Este artigo que abaixo partilho remete, de forma clara e simples, para o complexo processo da maternidade e turbilhão de emoções. Em consultório tenho lidado de perto com estas emoções, que ora evocam o que de mais doce e terno existe numa mulher, ora remetem para o seu lado mais "malvado" e "maléfico", desabafou uma mãe.
Mas efetivamente existe uma barreira muito téneu entre o bem e o mal e rapidamente se resvala (quase sem saber porquê...) para o outro lado, e se por vezes algumas mães aprendem a lidar com as suas emoções, outras escondem e reprimem um pequeno fantasma que se torna um monstro imenso.
"Há mamãs loucas. Literalmente tan-tans da cabeça. Calha a quase todas
este estado temporário de insanidade e que se lê nos olhos dos maridos,
amigos e família. Quando? Logo ali, nos meses após terem dado à luz.

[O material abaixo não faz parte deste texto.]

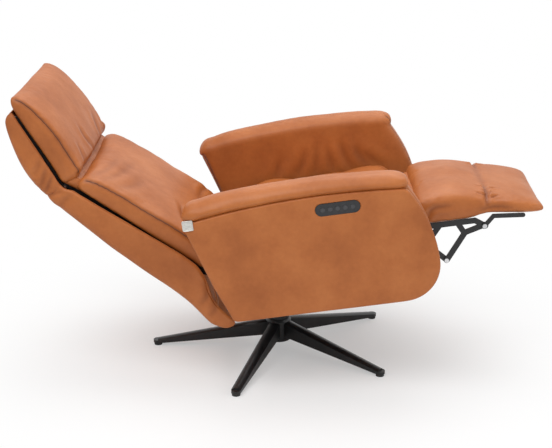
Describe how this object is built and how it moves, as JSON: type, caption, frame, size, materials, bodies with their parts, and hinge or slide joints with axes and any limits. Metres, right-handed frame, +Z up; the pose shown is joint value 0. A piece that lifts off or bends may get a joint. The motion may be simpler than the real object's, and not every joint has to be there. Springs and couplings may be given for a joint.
{
  "type": "recliner",
  "caption": "Swivel recliner in tan leather on a black star base, with a powered back, headrest and flip-out leg rest, drawn fully reclined.",
  "frame": {"origin": "The centre of the bounding box on the floor, within a few millimetres of the swivel axis.", "axes": "+X points to the front of the chair, +Y to the left of a person sitting in it and +Z up."},
  "size_m": [1.4839, 0.7432, 0.826],
  "materials": {
    "black_metal": "satin",
    "bright_steel": "brushed",
    "bush_plastic": "matte",
    "glide_rubber": "matte",
    "leather": "satin",
    "wood": "matte",
    "webbing": "matte",
    "motor_plastic": "matte",
    "key_plastic": "gloss",
    "tag_metal": "satin"
  },
  "bodies": {
    "base": {"star_base": "black_metal", "foot_glides": "glide_rubber", "column_tube": "black_metal", "column_bushes": "bush_plastic", "thrust_washer": "bush_plastic"},
    "carriage": {"swivel_spindle": "bright_steel", "spindle_clip": "bright_steel", "swivel_plate": "black_metal", "plate_bolts": "bright_steel"},
    "seat": {"tilt_shaft": "bright_steel", "tilt_washers": "bush_plastic", "seat_frame": "black_metal", "arm_bolts": "bright_steel", "mechanism_plate_left": "black_metal", "mechanism_plate_right": "black_metal", "seat_rails": "wood", "seat_webbing": "webbing", "seat_cushion": "leather", "back_pins": "bright_steel", "back_actuator": "motor_plastic", "arm_core_left": "leather", "arm_core_right": "leather", "arm_panel_left": "leather", "arm_panel_right": "leather", "arm_pad_left": "leather", "arm_pad_right": "leather", "keypad_housing": "motor_plastic", "arm_tag": "tag_metal", "foot_gearbox": "motor_plastic", "foot_motor": "motor_plastic", "control_box": "motor_plastic", "power_inlet": "motor_plastic"},
    "back": {"back_frame": "black_metal", "back_shell": "leather", "back_board": "wood", "back_cushion": "leather", "crank_pin": "bright_steel", "head_pins": "bright_steel"},
    "head": {"head_frame": "black_metal", "head_shell": "leather", "head_board": "wood", "headrest_cushion": "leather"},
    "drive_arm": {"drive_arms": "black_metal", "knee_rivets": "bright_steel"},
    "cross_link": {"cross_link_left": "black_metal", "cross_link_right": "black_metal"},
    "leg_rest": {"rest_frame": "black_metal", "rest_board": "wood", "rest_cushion": "leather", "toe_rivets": "bright_steel"},
    "flap": {"flap_bracket_left": "black_metal", "flap_bracket_right": "black_metal", "flap_board": "wood", "flap_cushion": "leather"},
    "rod": {"back_rod": "bright_steel"},
    "key_1_body": {"key_1": "key_plastic"},
    "key_2_body": {"key_2": "key_plastic"},
    "key_3_body": {"key_3": "key_plastic"},
    "key_4_body": {"key_4": "key_plastic"},
    "key_5_body": {"key_5": "key_plastic"}
  },
  "joints": [
    {"name": "base_swivel", "type": "hinge", "parent": "base", "child": "carriage", "pos_m": [0, 0, 0.168], "axis": [0, 0, 1], "continuous": true},
    {"name": "seat_tilt", "type": "hinge", "parent": "carriage", "child": "seat", "pos_m": [-0.005, 0, 0.2], "axis": [0, 1, 0], "range_deg": [0, 8]},
    {"name": "back_recline", "type": "hinge", "parent": "seat", "child": "back", "pos_m": [-0.13558, 0, 0.30283], "axis": [0, 1, 0], "range_deg": [0, 32]},
    {"name": "headrest_tilt", "type": "hinge", "parent": "back", "child": "head", "pos_m": [-0.58484, 0, 0.56639], "axis": [0, 1, 0], "range_deg": [-25, 5]},
    {"name": "footrest_swing", "type": "hinge", "parent": "seat", "child": "leg_rest", "pos_m": [0.38165, 0, 0.45227], "axis": [0, 1, 0], "range_deg": [0, 86]},
    {"name": "drive_arm_swing", "type": "hinge", "parent": "seat", "child": "drive_arm", "pos_m": [0.29116, 0, 0.33453], "axis": [0, 1, 0], "range_deg": [0, 91.7]},
    {"name": "cross_link_swing", "type": "hinge", "parent": "drive_arm", "child": "cross_link", "pos_m": [0.47785, 0, 0.34259], "axis": [0, 1, 0], "range_deg": [-93.1, 0]},
    {"name": "flap_swing", "type": "hinge", "parent": "leg_rest", "child": "flap", "pos_m": [0.57808, 0, 0.44857], "axis": [0, 1, 0], "range_deg": [0, 54.1]},
    {"name": "back_rod_slide", "type": "slide", "parent": "seat", "child": "rod", "axis": [0.9903, 0, 0.1392], "range_m": [-0.026, 0]},
    {"name": "key_1_press", "type": "slide", "parent": "seat", "child": "key_1_body", "axis": [0, 1, 0], "range_m": [0, 0.001], "stiffness_N_per_m": 300},
    {"name": "key_2_press", "type": "slide", "parent": "seat", "child": "key_2_body", "axis": [0, 1, 0], "range_m": [0, 0.001], "stiffness_N_per_m": 300},
    {"name": "key_3_press", "type": "slide", "parent": "seat", "child": "key_3_body", "axis": [0, 1, 0], "range_m": [0, 0.001], "stiffness_N_per_m": 300},
    {"name": "key_4_press", "type": "slide", "parent": "seat", "child": "key_4_body", "axis": [0, 1, 0], "range_m": [0, 0.001], "stiffness_N_per_m": 300},
    {"name": "key_5_press", "type": "slide", "parent": "seat", "child": "key_5_body", "axis": [0, 1, 0], "range_m": [0, 0.001], "stiffness_N_per_m": 300}
  ],
  "couplings": [
    {"joint": "drive_arm_swing", "follows": "footrest_swing", "ratio": 1.065},
    {"joint": "cross_link_swing", "follows": "footrest_swing", "ratio": -1.0812},
    {"joint": "flap_swing", "follows": "footrest_swing", "ratio": 0.62791},
    {"joint": "back_rod_slide", "follows": "back_recline", "m_per_rad": -0.0444}
  ]
}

Quando dar vida à vida é uma loucura.
Há quem tenha recebido a visita dos Reis Magos para celebrar o
nascimento do seu filho. Mas a maioria das mamãs é visitada pelos
parentes mais antigos e estimados: os seus fantasmas. De branquinho como
manda a tradição, os fantasmas aparecem todos juntos para conhecer o
novo bebé. E alucinar a mamã. Começam por apoderar-se do seu corpo que
fica aterrador no pós-parto. Depois espicaçam-lhe as hormonas,
deixando-a bolsar sentimentos ridículos. Como quando uma pobre mosca
entra em casa, feliz da vida, à procura de alimento para as suas
mosquinhas; e a mãe, louca e tísica, pum! Mosca esborrachada. Depois,
chora como se tivesse assassinado um elefante voador. “Mas quem é que
deixou o Dumbo entrar?!”
É um estado de nervoso miudinho intervalado com risadas histéricas. O
divertido é que a recém-mamã tanto pode estar a amamentar o bebé com
todo o seu amor a transbordar, na mais terna das felicidades; como horas
mais tarde, no trabalho, pode estar prestes a pegar na caçadeira para
disparar uns tirinhos aos colegas. Ou estar a preparar uma papinha na
mais santa das paciências até não sobrar um grumo para o bebé não se
engasgar e, de seguida, ir a correr riscar o carro do vizinho,
estacionado em cima do passeio, porque “Não me deixou passar com o
carrinho do bebé! Seu labrego!”
E só de olhar para estas tresloucadas mães mudamos de passeio,
fingimos não ter ouvido a campainha, damos passagem imediata na fila do
supermercado. Receamos aquela figura de carrapito descaído e roupas
largas, maquilhada com olheiras até ao queixo, e que tanto pode
apertar-nos as bochechas e espetar-nos um beijo como aterrar um estalo
que nos faz lembrar a louca da nossa mãe, claro.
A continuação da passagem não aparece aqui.